# HP 2410 psc all in one printer printer will not print



## MS702 (Mar 23, 2009)

Hello,
My printer will not print because an error message keeps poping up. I tryed to uinstall and reinstall the software from the hp website because I lost the cd software. So far nothing has happened. I've been e-mailing the techs at HP for about three days and still nothing. Can someone help me before I go crazy? Here is the description of the situation so far.

Error message: printing of jobs for this printer stopped. do you want to continue and restart the printing of jobs? If you do not want to restart the printing of jobs, you may add this job to the queue for later printing. if you select continue and the printing of jobs cannot be restarted, this job will automatically be added to the queue. My printer will not print documents, fax, or scan, but it will make copies.

Please provide previous troubleshooting steps, or information that can help HP assist you.:
I've tried clicking the add to queue button, cancel button, and continue button. I've tried deleting the print jobs. Now I am trying to reinstall the HP software for the hp website. I no longer have the software on disk, but I had downloaded: ftp://ftp.hp.com/pub/softlib/softwar...Image-Zone.dmg ftp://ftp.hp.com/pub/softlib/softwar...HPPrintOSX.dmg /Volumes/2400_731_EN/hp all-in-one installer When trying to open the software, it wont allow me. This error message appears: QuickTime cannot open the file: "HP-Image-Zone.dmg" it is not a file that QuickTime understands (-2048)

HP Tech steps:
=== Uninstall drivers ===

1. Select the Hard Drive.
2. Click on Applications.
3. Click on Hewlett-Packard folder and double-click HP Uninstaller.

=== Repair disk permissions ===

Open Disk Utility (/Applications/Utilities/).
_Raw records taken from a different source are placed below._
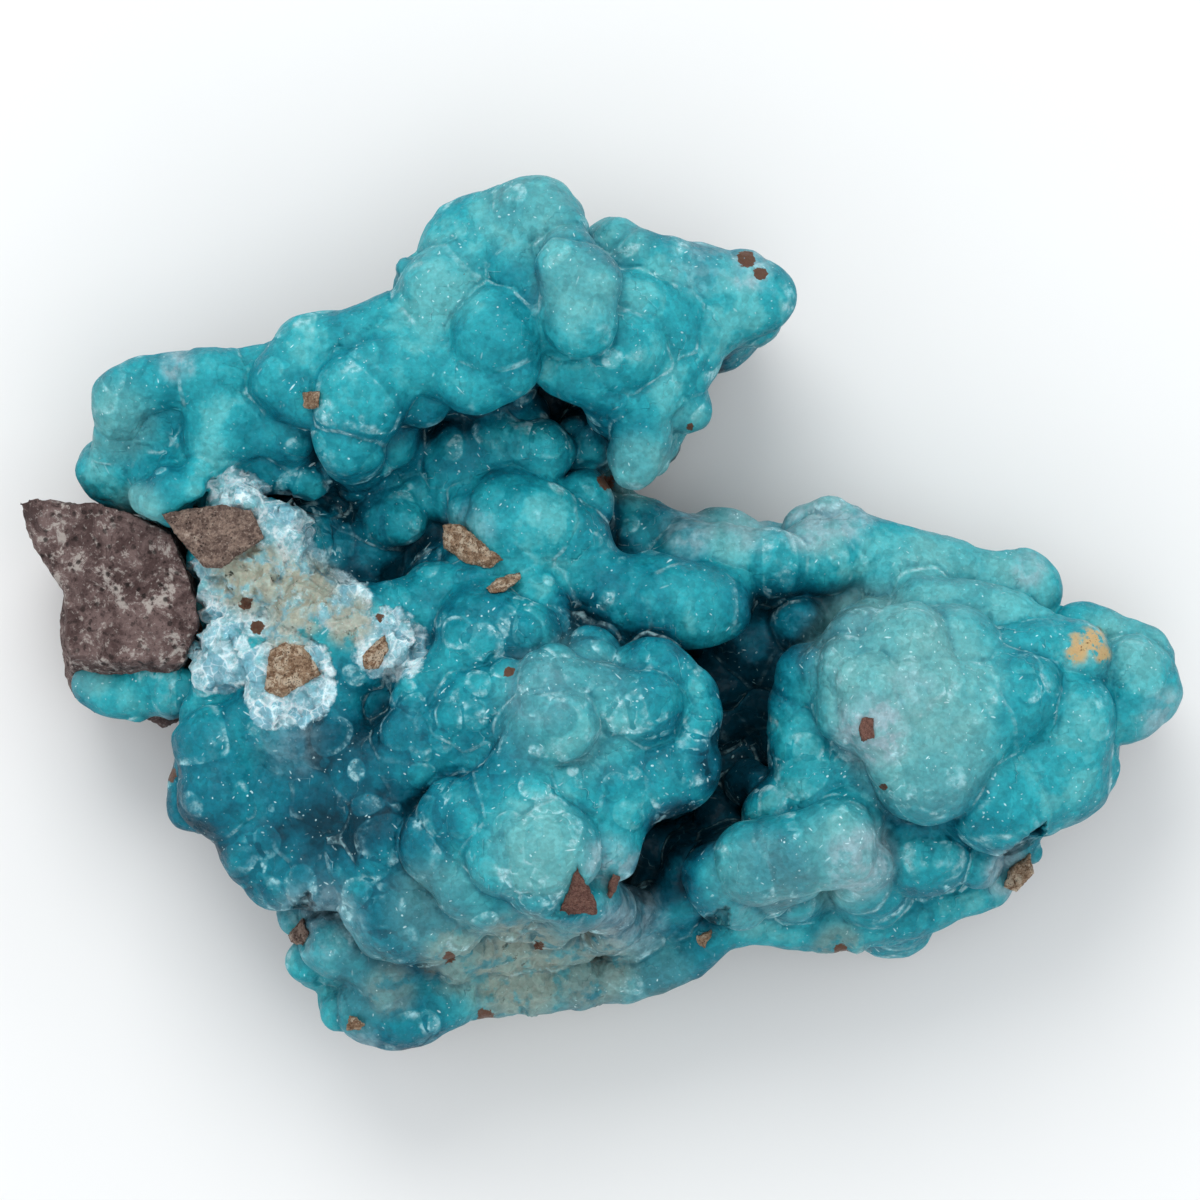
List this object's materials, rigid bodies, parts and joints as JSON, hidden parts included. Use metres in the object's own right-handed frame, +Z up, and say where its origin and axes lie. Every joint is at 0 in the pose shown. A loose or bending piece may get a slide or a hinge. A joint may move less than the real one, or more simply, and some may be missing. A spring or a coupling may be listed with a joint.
{
  "type": "smithsonite specimen",
  "caption": "Hand-sized mineral specimen: blue-green botryoidal smithsonite crust on brown host rock, lying on its flat broken back.",
  "frame": {"origin": "on the floor under the middle of the specimen's bounding box", "axes": "+Z up, out of the crust's front as it lies on its broken back; +X towards the pointed right arm, along the longest extent; +Y towards the tower"},
  "size_m": [0.117, 0.088, 0.0434],
  "materials": {
    "smithsonite": "waxy, slightly translucent blue-green botryoidal crust with fine crystal sparkle",
    "host_rock": "rough broken brown rock with pale grey patches",
    "rock_chip": "rough tan to red-brown rock"
  },
  "bodies": {
    "root": {"smithsonite_crust": "smithsonite", "matrix_rock": "host_rock", "matrix_chip_upper": "rock_chip", "matrix_chip_left": "rock_chip", "matrix_chip_orange": "rock_chip", "matrix_chip_tan": "rock_chip", "matrix_chip_tan_small": "rock_chip", "matrix_chip_square": "rock_chip", "matrix_chip_red": "rock_chip", "matrix_chip_lower": "rock_chip", "matrix_chip_lower_small": "rock_chip", "matrix_chip_right": "rock_chip", "matrix_chip_foot": "rock_chip", "matrix_chip_mauve": "rock_chip", "matrix_chip_heel": "rock_chip"}
  },
  "joints": []
}
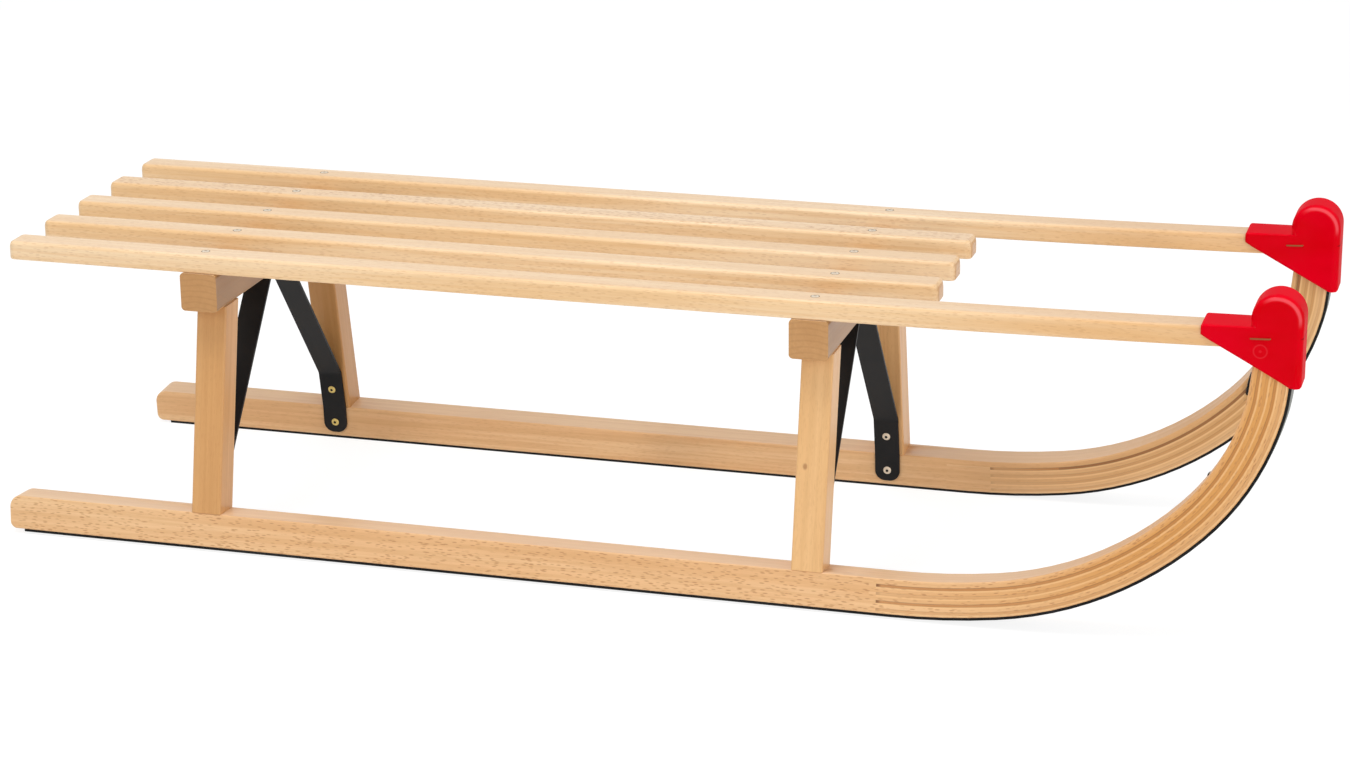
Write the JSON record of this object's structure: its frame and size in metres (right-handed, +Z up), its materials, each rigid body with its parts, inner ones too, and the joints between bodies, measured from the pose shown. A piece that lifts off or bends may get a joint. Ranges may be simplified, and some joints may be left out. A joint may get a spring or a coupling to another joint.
{
  "type": "davos sled",
  "caption": "Classic wooden snow sled with bent runners on steel shoes, splayed legs, crossbars with strap braces, a slatted seat and red plastic horn caps.",
  "frame": {"origin": "centre of the overall box in plan, on the ground that the steel shoes stand on", "axes": "+X forward towards the horn caps, +Y to the sled's left, +Z up"},
  "size_m": [1.0968, 0.3328, 0.2902],
  "materials": {
    "beech": "clear lacquered beech with a fine grain",
    "bend_veneer": "beech veneer glued into the saw cuts of the bend",
    "shoe_steel": "black flat steel",
    "brace_steel": "satin black powder coat",
    "cap_plastic": "moulded red plastic, semi gloss",
    "eye_steel": "black steel wire"
  },
  "bodies": {
    "root": {"runner_left": "beech", "runner_right": "beech", "leg_rear_left": "beech", "leg_rear_right": "beech", "leg_front_left": "beech", "leg_front_right": "beech", "crossbar_rear": "beech", "crossbar_front": "beech", "slat_outer_right": "beech", "slat_inner_right": "beech", "slat_middle": "beech", "slat_inner_left": "beech", "slat_outer_left": "beech", "bend_veneers_left": "bend_veneer", "bend_veneers_right": "bend_veneer", "shoe_left": "shoe_steel", "shoe_right": "shoe_steel", "brace_rear": "brace_steel", "brace_front": "brace_steel", "cap_left": "cap_plastic", "cap_right": "cap_plastic", "rope_eye_left": "eye_steel", "rope_eye_right": "eye_steel"}
  },
  "joints": []
}
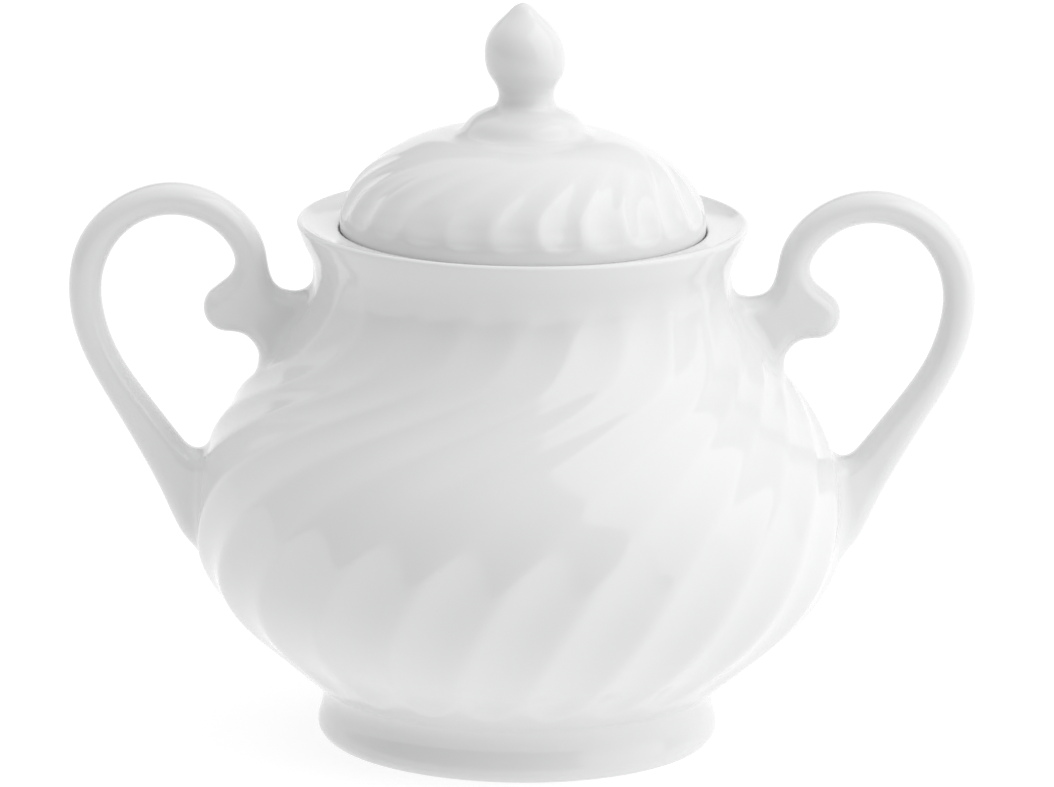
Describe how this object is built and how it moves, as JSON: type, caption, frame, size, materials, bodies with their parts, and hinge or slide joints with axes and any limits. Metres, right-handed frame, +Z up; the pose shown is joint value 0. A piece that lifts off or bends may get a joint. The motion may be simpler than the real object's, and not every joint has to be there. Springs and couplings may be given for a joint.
{
  "type": "sugar bowl",
  "caption": "Lidded porcelain sugar bowl: swirl-fluted round belly, flared lip, foot ring, two scroll handles, and a domed lid with a bud knob that lifts off to reach the sugar.",
  "frame": {"origin": "centre of the foot's resting plane", "axes": "+Z up through the lid knob, +X towards the right handle, +Y away from the viewer"},
  "size_m": [0.1458, 0.1054, 0.1209],
  "materials": {
    "white_glaze": "gloss",
    "bare_biscuit": "matte"
  },
  "bodies": {
    "bowl": {"bowl_body": "white_glaze", "foot_ring": "white_glaze", "right_handle": "white_glaze", "left_handle": "white_glaze"},
    "lid": {"lid_dome": "white_glaze", "lid_locating_ring": "bare_biscuit", "lid_knob": "white_glaze"}
  },
  "joints": [
    {"name": "lid_lift", "type": "slide", "parent": "bowl", "child": "lid", "axis": [0, 0, 1], "range_m": [0, 0.08]}
  ]
}
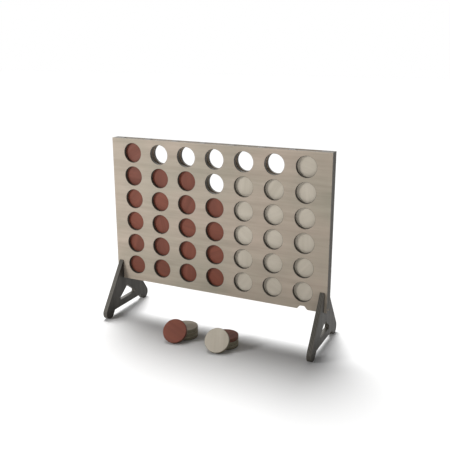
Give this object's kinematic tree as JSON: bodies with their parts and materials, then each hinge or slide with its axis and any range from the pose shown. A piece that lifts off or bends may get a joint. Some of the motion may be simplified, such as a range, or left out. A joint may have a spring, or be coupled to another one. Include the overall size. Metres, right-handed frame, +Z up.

Select your Mac OS X startup volume in the column to the left of the Disk Utility window, then click the First Aid tab. Click the Repair Disk Permissions button.

Now, download and install the software from the link given below. 

http://h10025.www1.hp.com/ewfrf/wc/s...product=303753

2nd day HP Tech steps:
From your reply mail I see that you have downloaded the software from the web link but cannot open it. When you try to open it you are getting the following error message "ALERT"
QuickTime cannot open the file: "2400_772_EN.dmg"
it is not a file that QuickTime understands (-2048).

I would like to inform you that it sounds like QuickTime can't open the file, because it's only a fraction of a file, since the download did not complete. You can try to find the file again and see if the download will resume. If the issue persists then I would recommend you to perform the following steps,

Step 1: Uninstall the exsisting Printer software

1. Click on the Go menu

2. Go to Applications ,

3. Select Hewlett-Packard folder and

4. Double-click on HP Uninstaller

Step 2: Verify Disk Permissions and Repair Disk Permissions

1. Click on Go tab from the menu bar at the top
2. Select Utilities tab
3. Click on Disk utility
4. Once the disk utility pops up, select the hard drive and click on Verify Permissions tab.
5. This may take some time to complete as the Mac will try to verify all the permissions for the hard drive.
6. Once the Verify Disk Permission is complete, restart the mac.
7. Restart the Mac and follow steps 1 – 4.
8. In the 4th step select Repair Disk Permissions.
9. Restart the Mac.

Step 3: Reinstall the Printer software.

Click on the below mentioned web link to download and install the printer software

http://h10025.www1.hp.com/ewfrf/wc/s...os=219&lang=en

NOTE: Clicking the link may give an error indicating it is invalid. If this occurs, copy the portion of the address on the remaining line(s) and paste it at the end of the address showing in your browser until the complete address is displayed in the Address box.

Instructions to install:

Note: Connect the Printer to the Mac via USB cable before proceeding with the installation. Also make sure that the printer is turned on.

1. Open the web link and click on the option “Download Only” you will be provided with 2 options SAVE and CANCEL.
2. Click on SAVE and SAVE it on your desktop.
3. Once the printer software is saved on the desktop of your Mac, double click on the saved file to install the software.
4. After installing the printer software, restart your Mac.

This will install the Printer software back on your Mac.

Please perform the above mentioned steps check for the results and get back to us.

This should resolve the issue. If you need further assistance, please reply to this message and we will be happy to assist you further.
:upset:


----------



## sinclair_tm (Mar 11, 2005)

Well, 1st off, Quicktime should have nothing to do with this. It's media playback software, and a .dmg file is a disk image which you do need. Here is their driver site for OS X. Download the software for the version of OS X you are running and install it in the order they asked you to in the email. Let us know if this link worked better for you. If you still get a Quicktime error, then your computer has other issues that need to be resolved before we can touch the printer.


----------